Chair tendre est une série qui se mérite d'être vu, à plus d'un titre. Déjà parce que le service public fait le taf, celui de proposer une série adolescente française qui s'empare d'un sujet qui à force d'être invisibilisé nous fait croire qu'il est marginal, alors que l'intersexuation peut représenter selon les études jusqu'à 1,7% des naissances.
Car c'est (entre autre) de cela qu'il va être (un peu) question dans chair tendre : la quête de son identité pour Sasha. Mais c'est la 1ere force de la série, on ne va pas se focaliser sur l'identité de genre ou de sexe ou de sexualité de Sasha, mais (comme toute bonne série adolescente) sur son identité globale, dont toutes celles que je viens d'évoquer ne sont qu'un pan.
Mais il se trouve que Sasha est aussi née intersexuée. D'abord genrée au masculin, elle va grandir et subir des événements traumatiques, qui sont évoqués par des flash fragmentée tout au long de la série, nous laissant peu de doute sur ce qu'il s'est passé. La série commence quand, suite à cet événement, la famille déménage dans un nouveau lieu, nouveau lycée pour les 2 filles de la famille et nouvelle vie pour les parents.

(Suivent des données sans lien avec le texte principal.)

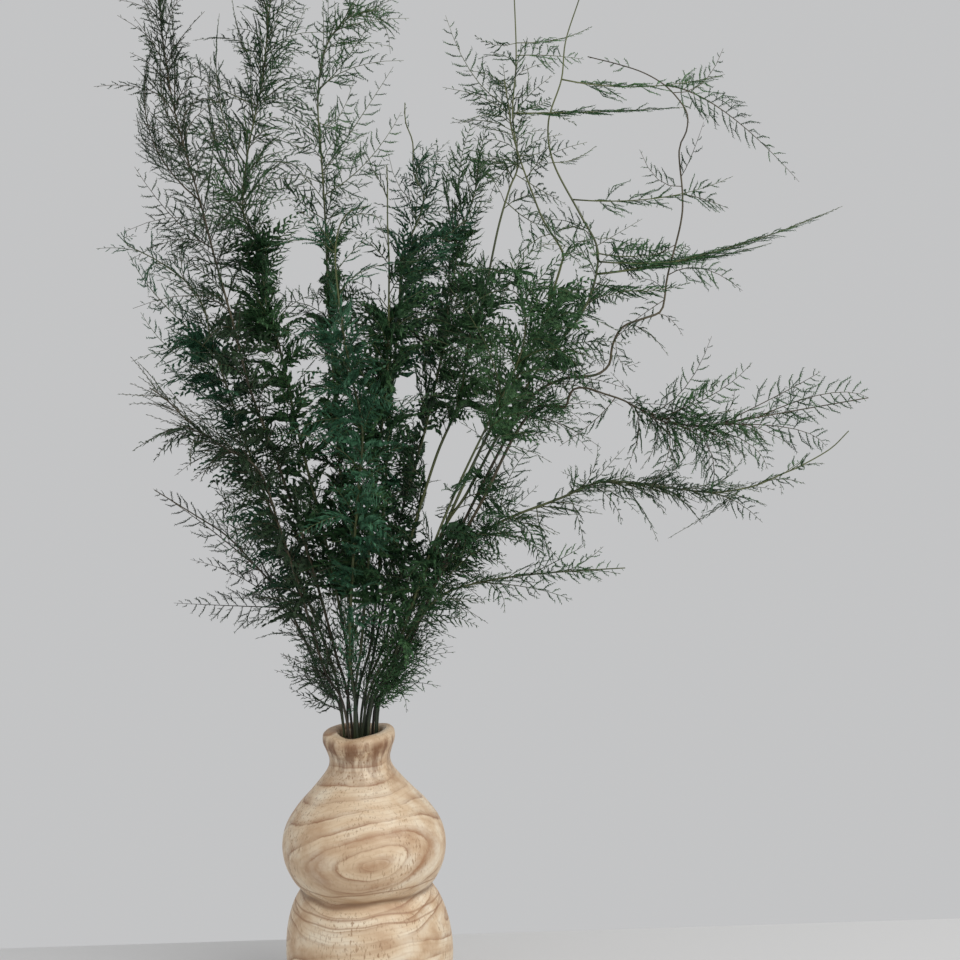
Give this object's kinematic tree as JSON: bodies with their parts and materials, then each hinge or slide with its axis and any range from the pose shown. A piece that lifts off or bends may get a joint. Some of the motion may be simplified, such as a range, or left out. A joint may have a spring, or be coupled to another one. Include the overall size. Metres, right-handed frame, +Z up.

L’intelligence des créateurs de la série est de ne pas s'être lancé dans cette écriture sans s'entourer de gens sachant de quoi iels parlent. Et ça se sent, on voit que les questions de genre, d'intersexuation, de sexualité ne sont pas trop pétris de clichés. Le collectif Intersexes Activistes a été sollicité et a accompagné le projet. Avec comme adoubement la présence d'un-e acteurices intersexe membre de ce collectif (dans un rôle a la fois très secondaire et assez décisif dans le parcours de Sasha). De même, un personnage trans est joué par un acteur trans (Ocean, également dans un rôle secondaire, presque une simple participation mais qui permet de poser 2 ou 3 bases sur les questions de transphobie)
On va donc suivre l'intégration de Sasha et sa sœur Pauline dans ce nouveau lycée, la recherche perpétuelle d'un nouvel équilibre pour les parents, et l'homéostasie rechercher par tout le petit groupe dans lesquels cette famille déboule, questionnant les code, les normes, les cadres.

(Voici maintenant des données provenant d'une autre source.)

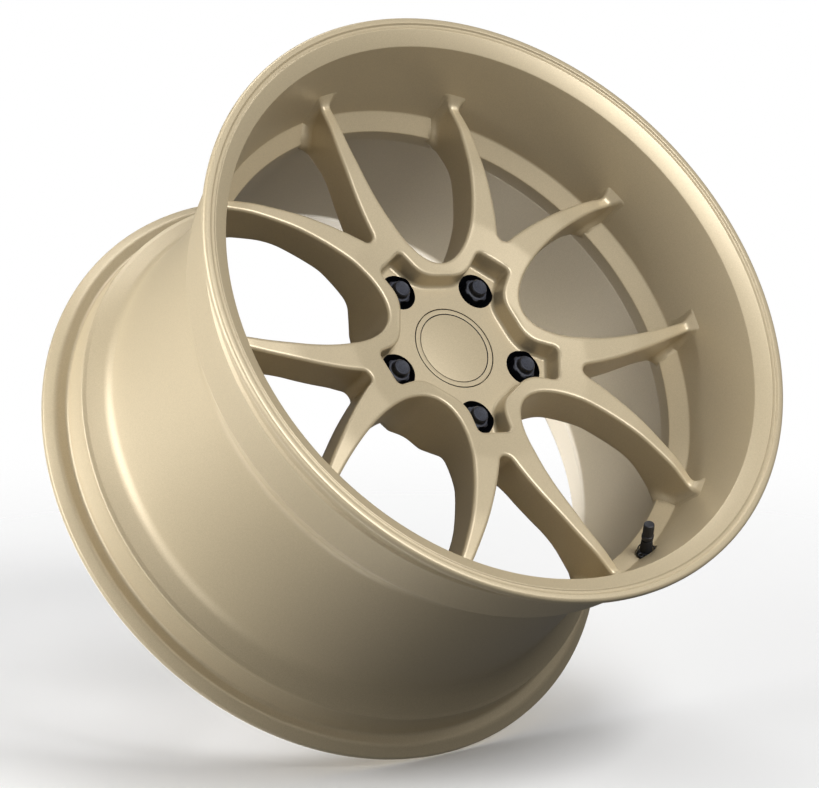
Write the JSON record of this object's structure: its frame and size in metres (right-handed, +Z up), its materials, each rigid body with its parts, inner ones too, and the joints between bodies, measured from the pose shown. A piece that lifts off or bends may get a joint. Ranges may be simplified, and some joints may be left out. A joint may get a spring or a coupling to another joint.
{
  "type": "forged racing wheel rim",
  "caption": "Deep-dish forged racing wheel with Y-shaped spokes, a recessed star hub pocket, splined lug nuts, a flush centre cap and a snap-in tyre valve.",
  "frame": {"origin": "centre of the wheel on its spin axis, midway between the two flange edges", "axes": "+Y inboard along the spin axis, so the outboard face looks towards -Y; +Z up through one lug hole, with the valve at -Z; +X to the right as seen from outboard"},
  "size_m": [0.4966, 0.291, 0.4966],
  "materials": {
    "wheel_paint": "satin sand-gold paint with fine metallic sparkle over forged aluminium",
    "black_steel": "satin black coated steel",
    "black_plastic": "moulded black plastic, lightly worn top",
    "black_rubber": "matte black rubber",
    "brass": "machined brass",
    "spring_steel": "bright spring wire"
  },
  "bodies": {
    "wheel": {"rim_barrel": "wheel_paint", "hub_centre": "wheel_paint", "y_spoke_1": "wheel_paint", "y_spoke_2": "wheel_paint", "y_spoke_3": "wheel_paint", "y_spoke_4": "wheel_paint", "y_spoke_5": "wheel_paint", "valve_rubber_body": "black_rubber", "valve_tube": "brass", "valve_wire_ring": "black_steel", "valve_core_barrel": "brass", "valve_core_seal": "black_rubber", "valve_core_spring": "spring_steel"},
    "centre_cap": {"centre_cap": "wheel_paint", "centre_cap_disc": "wheel_paint", "centre_cap_wire": "spring_steel"},
    "seat_ring_1": {"lug_seat_ring_1": "black_steel"},
    "nut_1": {"lug_nut_1": "black_steel"},
    "seat_ring_2": {"lug_seat_ring_2": "black_steel"},
    "nut_2": {"lug_nut_2": "black_steel"},
    "seat_ring_3": {"lug_seat_ring_3": "black_steel"},
    "nut_3": {"lug_nut_3": "black_steel"},
    "seat_ring_4": {"lug_seat_ring_4": "black_steel"},
    "nut_4": {"lug_nut_4": "black_steel"},
    "seat_ring_5": {"lug_seat_ring_5": "black_steel"},
    "nut_5": {"lug_nut_5": "black_steel"},
    "valve_cap": {"valve_cap": "black_plastic", "valve_cap_seal": "black_rubber"},
    "valve_pin": {"valve_core_pin": "brass"}
  },
  "joints": [
    {"name": "cap_pull", "type": "slide", "parent": "wheel", "child": "centre_cap", "axis": [0, -1, 0], "range_m": [0, 0.1]},
    {"name": "nut_1_withdraw", "type": "slide", "parent": "wheel", "child": "seat_ring_1", "axis": [0, -1, 0], "range_m": [0, 0.115]},
    {"name": "nut_1_turn", "type": "hinge", "parent": "seat_ring_1", "child": "nut_1", "pos_m": [0, -0.06, 0.06], "axis": [0, -1, 0], "continuous": true},
    {"name": "nut_2_withdraw", "type": "slide", "parent": "wheel", "child": "seat_ring_2", "axis": [0, -1, 0], "range_m": [0, 0.115]},
    {"name": "nut_2_turn", "type": "hinge", "parent": "seat_ring_2", "child": "nut_2", "pos_m": [0.05706, -0.06, 0.01854], "axis": [0, -1, 0], "continuous": true},
    {"name": "nut_3_withdraw", "type": "slide", "parent": "wheel", "child": "seat_ring_3", "axis": [0, -1, 0], "range_m": [0, 0.115]},
    {"name": "nut_3_turn", "type": "hinge", "parent": "seat_ring_3", "child": "nut_3", "pos_m": [0.03527, -0.06, -0.04854], "axis": [0, -1, 0], "continuous": true},
    {"name": "nut_4_withdraw", "type": "slide", "parent": "wheel", "child": "seat_ring_4", "axis": [0, -1, 0], "range_m": [0, 0.115]},
    {"name": "nut_4_turn", "type": "hinge", "parent": "seat_ring_4", "child": "nut_4", "pos_m": [-0.03527, -0.06, -0.04854], "axis": [0, -1, 0], "continuous": true},
    {"name": "nut_5_withdraw", "type": "slide", "parent": "wheel", "child": "seat_ring_5", "axis": [0, -1, 0], "range_m": [0, 0.115]},
    {"name": "nut_5_turn", "type": "hinge", "parent": "seat_ring_5", "child": "nut_5", "pos_m": [-0.05706, -0.06, 0.01854], "axis": [0, -1, 0], "continuous": true},
    {"name": "valve_cap_lift", "type": "slide", "parent": "wheel", "child": "valve_cap", "axis": [0.0153, -0.866, 0.4998], "range_m": [0, 0.1]},
    {"name": "valve_pin_press", "type": "slide", "parent": "wheel", "child": "valve_pin", "axis": [-0.0153, 0.866, -0.4998], "range_m": [0, 0.0012], "stiffness_N_per_m": 900}
  ]
}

Les acteurs sont globalement bons : Angèle Metzger a cet espèce de nonchalance et de nombrilisme couvant une fragilité qui me semble assez cohérent avec le souvenir que j'ai de l'adolescence. Saül Benchetrit est crédible en petite sœur ambivalente entre son envie de soutenir sa sœur et son désir de ne pas rester dans son ombre (même si sa diction quand elle pleure est parfois difficile à comprendre ! Et qu'elle pleure beaucoup). Le couple joué par Daphné Burki et Grégoire Colin est parfois caricaturale (madame met la table et fait la vaisselle, monsieur travaille la semaine et bricole dans son atelier le WE) mais ils font le taf. Le groupe d'adolescent donne parfois l'impression d'une version cheap d'Euphoria, avec ses faiblesses (difficile de croire que ces « enfants » n'ont pas encore 18 ans) mais aussi ses forces (l'intégration dans un groupe d'adolescents, avec ses habitudes et ses codes). De même l'esthétisme de la série peut parfois faire écho à Euphoria (notamment les lumières que ce soit en intérieurs dans les bars, ou en extérieur dans les forêts ; ou encore les choix musicaux ou de costumes, à la fois retro et très actuel).

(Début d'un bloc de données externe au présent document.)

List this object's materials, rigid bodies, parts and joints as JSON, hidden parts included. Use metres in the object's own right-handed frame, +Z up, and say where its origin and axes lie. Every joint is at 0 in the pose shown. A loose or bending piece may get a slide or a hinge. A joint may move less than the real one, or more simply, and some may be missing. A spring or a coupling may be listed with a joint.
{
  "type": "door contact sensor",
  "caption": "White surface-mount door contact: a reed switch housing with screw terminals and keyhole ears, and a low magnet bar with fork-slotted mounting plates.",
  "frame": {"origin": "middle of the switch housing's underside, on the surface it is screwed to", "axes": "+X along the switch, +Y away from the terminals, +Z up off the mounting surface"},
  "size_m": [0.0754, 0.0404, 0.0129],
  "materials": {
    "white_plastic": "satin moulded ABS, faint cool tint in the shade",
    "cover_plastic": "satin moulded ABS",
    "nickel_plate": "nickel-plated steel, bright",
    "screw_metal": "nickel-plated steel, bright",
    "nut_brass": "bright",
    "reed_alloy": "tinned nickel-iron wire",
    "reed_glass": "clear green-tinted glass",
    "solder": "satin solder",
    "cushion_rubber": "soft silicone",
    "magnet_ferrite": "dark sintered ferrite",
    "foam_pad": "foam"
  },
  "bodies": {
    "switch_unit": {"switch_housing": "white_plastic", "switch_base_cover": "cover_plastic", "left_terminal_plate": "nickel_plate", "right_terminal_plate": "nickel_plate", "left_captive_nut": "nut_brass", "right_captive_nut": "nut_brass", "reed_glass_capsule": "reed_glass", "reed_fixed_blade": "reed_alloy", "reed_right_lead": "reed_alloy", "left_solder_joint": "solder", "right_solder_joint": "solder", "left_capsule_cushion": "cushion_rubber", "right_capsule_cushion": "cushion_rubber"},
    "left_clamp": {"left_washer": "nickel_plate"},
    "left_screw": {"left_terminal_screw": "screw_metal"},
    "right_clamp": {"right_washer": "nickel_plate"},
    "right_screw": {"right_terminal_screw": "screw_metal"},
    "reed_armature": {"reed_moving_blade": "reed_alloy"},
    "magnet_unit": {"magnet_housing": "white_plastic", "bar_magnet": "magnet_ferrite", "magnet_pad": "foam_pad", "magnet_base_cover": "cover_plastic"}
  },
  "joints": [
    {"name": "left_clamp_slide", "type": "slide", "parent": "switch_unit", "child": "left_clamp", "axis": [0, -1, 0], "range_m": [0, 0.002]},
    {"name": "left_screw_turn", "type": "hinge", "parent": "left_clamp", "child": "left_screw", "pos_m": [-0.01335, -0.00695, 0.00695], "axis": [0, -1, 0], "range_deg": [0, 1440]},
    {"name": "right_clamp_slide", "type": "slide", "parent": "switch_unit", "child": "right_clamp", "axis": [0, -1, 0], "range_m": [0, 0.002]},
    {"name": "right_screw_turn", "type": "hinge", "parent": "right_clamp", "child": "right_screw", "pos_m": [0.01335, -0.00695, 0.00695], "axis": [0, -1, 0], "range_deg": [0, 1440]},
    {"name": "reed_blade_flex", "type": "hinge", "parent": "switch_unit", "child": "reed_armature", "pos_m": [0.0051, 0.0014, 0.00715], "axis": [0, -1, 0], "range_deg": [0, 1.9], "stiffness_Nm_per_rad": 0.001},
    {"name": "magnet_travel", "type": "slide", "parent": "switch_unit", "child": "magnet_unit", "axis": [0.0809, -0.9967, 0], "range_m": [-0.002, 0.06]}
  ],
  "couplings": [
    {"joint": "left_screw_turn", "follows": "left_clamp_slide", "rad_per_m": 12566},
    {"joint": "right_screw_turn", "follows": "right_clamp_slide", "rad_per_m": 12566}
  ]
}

Tout n'est pas parfait donc (gros point noirs pour ces personnages secondaires qui semblent avoir été rajouté pour cocher les cases de l'inclusivité (coucou le voisin gay/maghrebin/en surpoids/fumeur de chicha)). Mais ce sont des points noirs très accessoires sur cette œuvre qui parvient l'exercice d’équilibriste de traiter de ce sujet de l'intersexuation, les questions de quête d'identité adolescente et les relations entre tous ces personnages sans (trop) tomber dans des clichés habituel de discrimination. Rien que pour ça, ça mérite de regarder cette série et de la soutenir pour permettre d'autres œuvres similaires de s'imposer dans le paysage des séries françaises.